Robert Forster is a Brisbane- born and based musician and writer. In 1978 he co-founded with friend and fellow singer-songwriter Grant McLennan the internationally acclaimed rock band The Go-Betweens.

They released nine albums during their career; their sixth, 16 Lovers Lane, was placed at twelve on The Hundred Best Australian Albums list, and their last, Oceans Apart, won the 2005 ARIA award for Best Adult Contemporary Album. In 2006 McLennan passed away, and four years later Brisbane honoured the cultural influence of the band by naming a new river bridge the Go Between Bridge.

In 2015 Forster curated the box set G Stands for Go-Betweens Volume 1 1978–84, and released his first solo album in seven years, Songs to Play, to strong reviews. This enabled him to recommence touring, which he does to the present day. A parallel career began for Forster in 2005, when he was appointed music critic for The Monthly.

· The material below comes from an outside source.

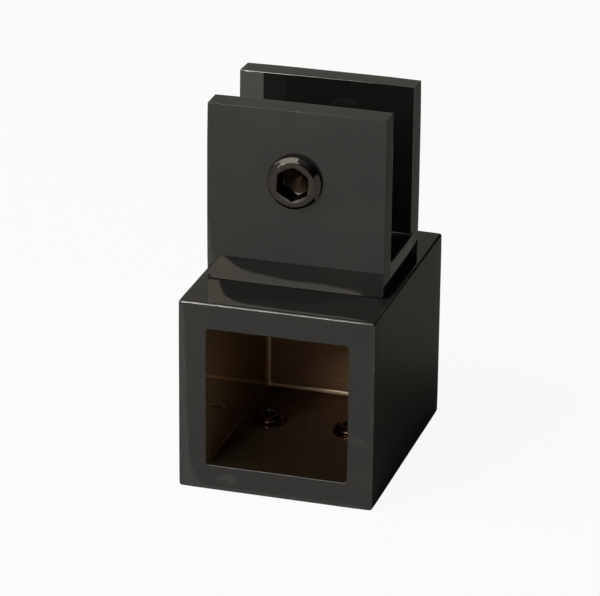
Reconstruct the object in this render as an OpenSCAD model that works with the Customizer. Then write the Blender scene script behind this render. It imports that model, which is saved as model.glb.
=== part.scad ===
// Glass panel clamp for a square bar: a blind square sleeve that slides over the
// bar's end and is locked by two set screws in its floor, and on its roof a
// U-shaped channel whose front plate carries a set screw that presses a pad
// against the glass.
// Frame: +Z up, +Y from the socket's mouth to its blind end, +X to the right.
// The origin is the middle of the sleeve's underside.

/* [Bar and socket] */
// Side of the square bar that the sleeve takes
bar_w = 25; // [20:0.5:32]
// Play of the bar in the socket, both sides together
bar_play = 0.4; // [0.2:0.1:1]
// Depth of the socket from its mouth
socket_depth = 36.5; // [30:0.5:60]
// Fillet along the socket's four corners
corner_fillet = 0.5; // [0.2:0.1:1.5]
// Fillet round the socket's blind end
end_fillet = 0.8; // [0.2:0.1:1.5]
// Chamfer round the socket's mouth
mouth_chamfer = 0.3; // [0.1:0.1:0.6]

/* [Sleeve] */
// Thickness of the four walls round the socket
sleeve_wall = 4.8; // [4:0.1:7]
// Thickness of the metal behind the socket's blind end
end_wall = 8.5; // [4:0.5:12]

/* [Glass channel] */
// Gap between the two plates
slot_gap = 14; // [13:0.5:18]
// Thickness of each plate
plate_t = 4.5; // [4:0.1:6]
// Thickness of the web under the slot
web_t = 5; // [4.5:0.1:8]
// Width of the channel, along the glass
channel_w = 31.8; // [24:0.2:34]
// Height of the channel above the sleeve
channel_h = 32.2; // [30:0.2:45]
// Fillet in the slot's two bottom corners
slot_fillet = 0.6; // [0.3:0.1:1]

/* [Clamp screw] */
// Thread diameter of the clamp screw
clamp_d = 10; // [8:1:12]
// Overall length of the clamp screw
clamp_len = 8.5; // [8:0.5:12]
// Height of the screw's axis above the foot of the channel
clamp_height = 19.6; // [17:0.2:22]
// How far the key end stands out of the front plate
clamp_proud = 2; // [1:0.1:3]
// Size of the hexagon key, across its flats
clamp_key = 5.5; // [4:0.5:5.5]
// Depth of the hexagon socket
clamp_key_depth = 4; // [3:0.1:4.5]
// Angle by which that hexagon is turned about the screw's axis
clamp_key_turn = 33; // [0:1:59]
// Rounding of the rim at the key end
clamp_rim = 1.3; // [0.4:0.1:1.4]
// Chamfer at the end that carries the pad
clamp_tip = 0.6; // [0.3:0.1:1]

/* [Pressure pad] */
// Diameter of the pad's button
pad_d = 8.4; // [6:0.2:10]
// Thickness of the pad's button
pad_t = 1; // [0.8:0.1:1.5]
// Diameter of the stem that turns in the screw's end
pad_stem_d = 3.6; // [3:0.2:4]
// Length of that stem
pad_stem_len = 2.4; // [2:0.1:2.8]

/* [Bar screws] */
// Thread diameter of the two screws that lock the bar
bar_screw_d = 6; // [5:1:8]
// Overall length of a bar screw
bar_screw_len = 5; // [4.5:0.1:6]
// How far a bar screw's point stands above the socket's floor
bar_screw_proud = 1.5; // [0.5:0.1:2]
// Distance between the two bar screws
bar_screw_pitch = 15; // [11:0.5:16]
// Distance from the socket's mouth to the bar screws
bar_screw_from_mouth = 21; // [10:0.5:26]
// Size of the hexagon key, across its flats
bar_key = 3; // [2.5:0.5:4]
// Depth of the hexagon socket
bar_key_depth = 2.6; // [2:0.1:3]
// Chamfer round the cup point
bar_screw_tip = 0.8; // [0.4:0.1:1]
// Diameter of the cup in the point
bar_cup_d = 2.6; // [2:0.1:3]

/* [Joining screw] */
// Thread diameter of the countersunk screw that holds the channel to the sleeve
joining_d = 6; // [5:1:8]
// Diameter of its head
joining_head_d = 11.6; // [10:0.2:12]
// Size of the hexagon key, across its flats
joining_key = 4; // [3:0.5:5]
// Depth of the hexagon socket
joining_key_depth = 2.4; // [2:0.1:3]

/* [Edges and fits] */
// Rounding of the sleeve's outer edges
sleeve_edge_r = 0.4; // [0.2:0.1:1]
// Rounding of the channel's outer edges
channel_edge_r = 0.1; // [0.1:0.1:0.6]
// Chamfer of the slot's edges and of the screw holes
slot_chamfer = 0.3; // [0.1:0.1:0.5]
// Width of the lead-in chamfer beyond the corners of a hexagon socket
key_lead = 0.1; // [0.05:0.05:0.2]
// Radial play of each screw in its hole, and of the pad's stem
screw_play = 0.05; // [0.02:0.01:0.08]

/* [Hidden] */
$fn = 96;

// Length by which a cut runs past the face that it opens
cut = 1;
// Thickness of the slabs that a chamfer is drawn between
slab = 0.01;

socket_w = bar_w + bar_play;
sleeve_w = socket_w + 2 * sleeve_wall;
sleeve_h = sleeve_w;
sleeve_d = socket_depth + end_wall;
mouth_y = -sleeve_d / 2;
socket_mid_z = sleeve_h / 2;

channel_t = slot_gap + 2 * plate_t;
front_face_y = -channel_t / 2;
slot_floor_z = sleeve_h + web_t;
channel_top_z = sleeve_h + channel_h;

clamp_z = sleeve_h + clamp_height;
clamp_start_y = front_face_y - clamp_proud;
clamp_end_y = clamp_start_y + clamp_len;

bar_screw_x = bar_screw_pitch / 2;
bar_screw_y = mouth_y + bar_screw_from_mouth;
bar_screw_top_z = sleeve_wall + bar_screw_proud;

joining_len = web_t + sleeve_wall;
joining_head_h = (joining_head_d - joining_d) / 2;

// A rectangle about the origin with its four corners rounded
module rounded_outline(w, h, r) {
    square([w - 2 * r, h], center = true);
    square([w, h - 2 * r], center = true);
    for (x = [-1, 1], y = [-1, 1]) {
        translate([x * (w / 2 - r), y * (h / 2 - r)])
            circle(r);
    }
}

// A block standing on the XY plane: its upright edges are rounded by the first
// radius, and the edges round its two ends by the second
module eased_block(w, d, h, side_r, end_r) {
    intersection() {
        linear_extrude(h)
            rounded_outline(w, d, side_r);
        translate([0, d / 2, h / 2])
            rotate([90, 0, 0])
                linear_extrude(d)
                    rounded_outline(w, h, end_r);
        translate([-w / 2, 0, h / 2])
            rotate([90, 0, 90])
                linear_extrude(w)
                    rounded_outline(d, h, end_r);
    }
}

// A thin rounded rectangle about the origin, one side of a flared mouth
module outline_slab(w, h, r) {
    linear_extrude(slab)
        rounded_outline(w, h, r, $fn = 32);
}

// The square socket, from in front of the mouth to the blind end
module socket_space() {
    translate([0, mouth_y - cut, socket_mid_z])
        rotate([-90, 0, 0])
            eased_block(socket_w, socket_w, socket_depth + cut, corner_fillet, end_fillet);
    translate([0, mouth_y, socket_mid_z])
        rotate([-90, 0, 0])
            hull() {
                translate([0, 0, -slab])
                    outline_slab(socket_w + 2 * mouth_chamfer, socket_w + 2 * mouth_chamfer,
                        corner_fillet + mouth_chamfer);
                translate([0, 0, mouth_chamfer])
                    outline_slab(socket_w, socket_w, corner_fillet);
            }
}

// A round hole of a screw along +Z from the origin, chamfered where it starts
module screw_hole(d, len) {
    translate([0, 0, -cut])
        cylinder(d = d, h = len + 2 * cut);
    translate([0, 0, -cut])
        cylinder(d1 = d + 2 * (slot_chamfer + cut), d2 = d, h = slot_chamfer + cut);
}

// The sleeve: one block with the blind socket and three tapped holes
module bar_sleeve() {
    color([0.2, 0.2, 0.19])
        difference() {
            eased_block(sleeve_w, sleeve_d, sleeve_h, sleeve_edge_r, sleeve_edge_r);
            socket_space();
            for (side = [-1, 1]) {
                translate([side * bar_screw_x, bar_screw_y, 0])
                    screw_hole(bar_screw_d, sleeve_wall);
            }
            translate([0, 0, sleeve_h - sleeve_wall - cut])
                cylinder(d = joining_d, h = sleeve_wall + 2 * cut);
        }
}

// The slot's section across the glass, from its floor to above the plates
module slot_outline() {
    half = slot_gap / 2;
    translate([-half, slot_fillet])
        square([slot_gap, channel_h - web_t - slot_fillet + cut]);
    translate([slot_fillet - half, 0])
        square([slot_gap - 2 * slot_fillet, 2 * slot_fillet]);
    for (side = [-1, 1]) {
        translate([side * (half - slot_fillet), slot_fillet])
            circle(slot_fillet);
    }
    translate([0, channel_h - web_t])
        polygon([
            [-half, -slot_chamfer],
            [half, -slot_chamfer],
            [half + slot_chamfer + cut, cut],
            [-half - slot_chamfer - cut, cut]
        ]);
}

// The slot that takes the glass, open at the top and at both ends
module slot_space() {
    translate([-channel_w / 2 - cut, 0, slot_floor_z])
        rotate([90, 0, 90])
            linear_extrude(channel_w + 2 * cut)
                slot_outline();
    for (side = [0, 1]) {
        mirror([side, 0, 0])
            slot_end_chamfer();
    }
}

// The chamfer down both plates and along the slot's floor at the +X end
module slot_end_chamfer() {
    height = channel_h - web_t + cut;
    flare = slot_chamfer + cut;
    end_x = channel_w / 2;
    translate([0, 0, slot_floor_z])
        linear_extrude(height)
            polygon([
                [end_x - slot_chamfer, -slot_gap / 2],
                [end_x - slot_chamfer, slot_gap / 2],
                [end_x + cut, slot_gap / 2 + flare],
                [end_x + cut, -slot_gap / 2 - flare]
            ]);
    translate([0, slot_gap / 2, slot_floor_z])
        rotate([90, 0, 0])
            linear_extrude(slot_gap)
                polygon([
                    [end_x - slot_chamfer, 0],
                    [end_x + cut, 0],
                    [end_x + cut, -flare]
                ]);
}

// The channel: one U-shaped block, its front plate tapped for the clamp screw
module glass_channel() {
    color([0.22, 0.22, 0.21])
        difference() {
            translate([0, 0, sleeve_h])
                eased_block(channel_w, channel_t, channel_h, channel_edge_r, channel_edge_r);
            slot_space();
            translate([0, front_face_y, clamp_z])
                rotate([-90, 0, 0])
                    screw_hole(clamp_d, plate_t);
            translate([0, 0, sleeve_h - cut])
                cylinder(d = joining_d, h = web_t + 2 * cut);
            translate([0, 0, slot_floor_z - joining_head_h])
                cylinder(d1 = joining_d, d2 = joining_head_d, h = joining_head_h);
            translate([0, 0, slot_floor_z - slab])
                cylinder(d = joining_head_d, h = cut);
        }
}

// A hexagon socket that opens at the origin and runs along +Z, with a lead-in cone
module key_socket(af, depth) {
    across_corners = af / cos(30);
    lead_d = across_corners + 2 * key_lead;
    translate([0, 0, -cut])
        cylinder(d = across_corners, h = depth + cut, $fn = 6);
    translate([0, 0, -slab])
        cylinder(d1 = lead_d + 2 * slab, d2 = af, h = slab + (lead_d - af) / 2);
    translate([0, 0, depth - slab])
        cylinder(d1 = af, d2 = 0, h = af / 4);
}

// A set screw along +Z: rounded rim and key socket at the origin, chamfered point
module set_screw(d, len, rim, tip, key, key_depth, key_turn = 0) {
    r = d / 2 - screw_play;
    difference() {
        rotate_extrude() {
            translate([0, rim])
                square([r, len - rim - tip]);
            square([r - rim, len - tip]);
            translate([r - rim, rim])
                intersection() {
                    circle(rim);
                    translate([0, -rim])
                        square(rim);
                }
            polygon([
                [0, len - tip],
                [r, len - tip],
                [r - tip, len],
                [0, len]
            ]);
        }
        rotate(key_turn)
            key_socket(key, key_depth);
    }
}

// The clamp screw, its far end bored for the stem of the pad
module clamp_screw() {
    bore = pad_stem_len + 2 * screw_play;
    color([0.24, 0.23, 0.21])
        translate([0, clamp_start_y, clamp_z])
            rotate([-90, 0, 0])
                difference() {
                    set_screw(clamp_d, clamp_len, clamp_rim, clamp_tip, clamp_key, clamp_key_depth,
                        clamp_key_turn);
                    translate([0, 0, clamp_len - bore])
                        cylinder(d = pad_stem_d, h = bore + cut);
                }
}

// The pad: a button that bears on the glass, on a stem in the clamp screw's end
module pressure_pad() {
    rim = pad_t / 3;
    color([0.12, 0.12, 0.12])
        translate([0, clamp_end_y, clamp_z])
            rotate([-90, 0, 0])
                rotate_extrude() {
                    translate([0, screw_play])
                        square([pad_d / 2, pad_t - screw_play - rim]);
                    square([pad_d / 2 - rim, pad_t - rim]);
                    square([pad_d / 2 - rim, pad_t]);
                    translate([pad_d / 2 - rim, pad_t - rim])
                        circle(rim);
                    translate([0, -pad_stem_len])
                        square([pad_stem_d / 2 - screw_play, pad_stem_len + pad_t / 2]);
                }
}

// A bar screw: a set screw that is driven from below, with a cup in its point
module bar_screw(side) {
    color([0.24, 0.23, 0.21])
        translate([side * bar_screw_x, bar_screw_y, bar_screw_top_z - bar_screw_len])
            difference() {
                set_screw(bar_screw_d, bar_screw_len, bar_screw_tip / 2, bar_screw_tip, bar_key,
                    bar_key_depth);
                translate([0, 0, bar_screw_len - bar_cup_d / 2])
                    cylinder(d1 = 0, d2 = bar_cup_d + 2 * slab, h = bar_cup_d / 2 + slab);
            }
}

module bar_screw_left() {
    bar_screw(-1);
}

module bar_screw_right() {
    bar_screw(1);
}

// The countersunk screw through the slot's floor into the sleeve's roof
module joining_screw() {
    r = joining_d / 2 - screw_play;
    head_r = joining_head_d / 2 - screw_play;
    color([0.24, 0.23, 0.21])
        translate([0, 0, slot_floor_z])
            mirror([0, 0, 1])
                difference() {
                    rotate_extrude()
                        polygon([
                            [0, 0],
                            [head_r, 0],
                            [r, joining_head_h],
                            [r, joining_len - screw_play],
                            [0, joining_len - screw_play]
                        ]);
                    key_socket(joining_key, joining_key_depth);
                }
}

bar_sleeve();
glass_channel();
joining_screw();
clamp_screw();
pressure_pad();
bar_screw_left();
bar_screw_right();
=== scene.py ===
import math

import bmesh
import bpy
import numpy as np
from mathutils import Matrix, Vector


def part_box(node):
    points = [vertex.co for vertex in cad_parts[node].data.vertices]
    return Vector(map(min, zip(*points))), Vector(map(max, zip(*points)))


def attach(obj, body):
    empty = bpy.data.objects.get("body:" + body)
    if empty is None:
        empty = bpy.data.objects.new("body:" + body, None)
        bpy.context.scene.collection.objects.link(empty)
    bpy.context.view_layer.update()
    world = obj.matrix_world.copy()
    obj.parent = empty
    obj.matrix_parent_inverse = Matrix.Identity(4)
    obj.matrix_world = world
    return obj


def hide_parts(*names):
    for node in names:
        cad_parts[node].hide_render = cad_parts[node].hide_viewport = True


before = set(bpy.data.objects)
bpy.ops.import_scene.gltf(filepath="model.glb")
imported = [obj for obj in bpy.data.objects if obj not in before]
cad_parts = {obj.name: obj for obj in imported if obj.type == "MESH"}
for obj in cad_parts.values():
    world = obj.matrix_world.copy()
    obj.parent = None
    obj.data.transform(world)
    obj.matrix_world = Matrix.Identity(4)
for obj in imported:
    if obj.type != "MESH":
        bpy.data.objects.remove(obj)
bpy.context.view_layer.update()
MM = 0.001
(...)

A year later he won the Geraldine Pascall Prize for this writing; and a collection of his journalism, The 10 Rules of Rock and Roll, was successfully published in 2009, with a revised edition appearing in the UK two years later.

Forster left The Monthly in 2013 to devote more time to writing Grant and I, a memoir of his and McLennan's friendship, which will be released in 2016. In 2015 Forster's alma mater, the University of Queensland, awarded him an honorary Doctor of Letters.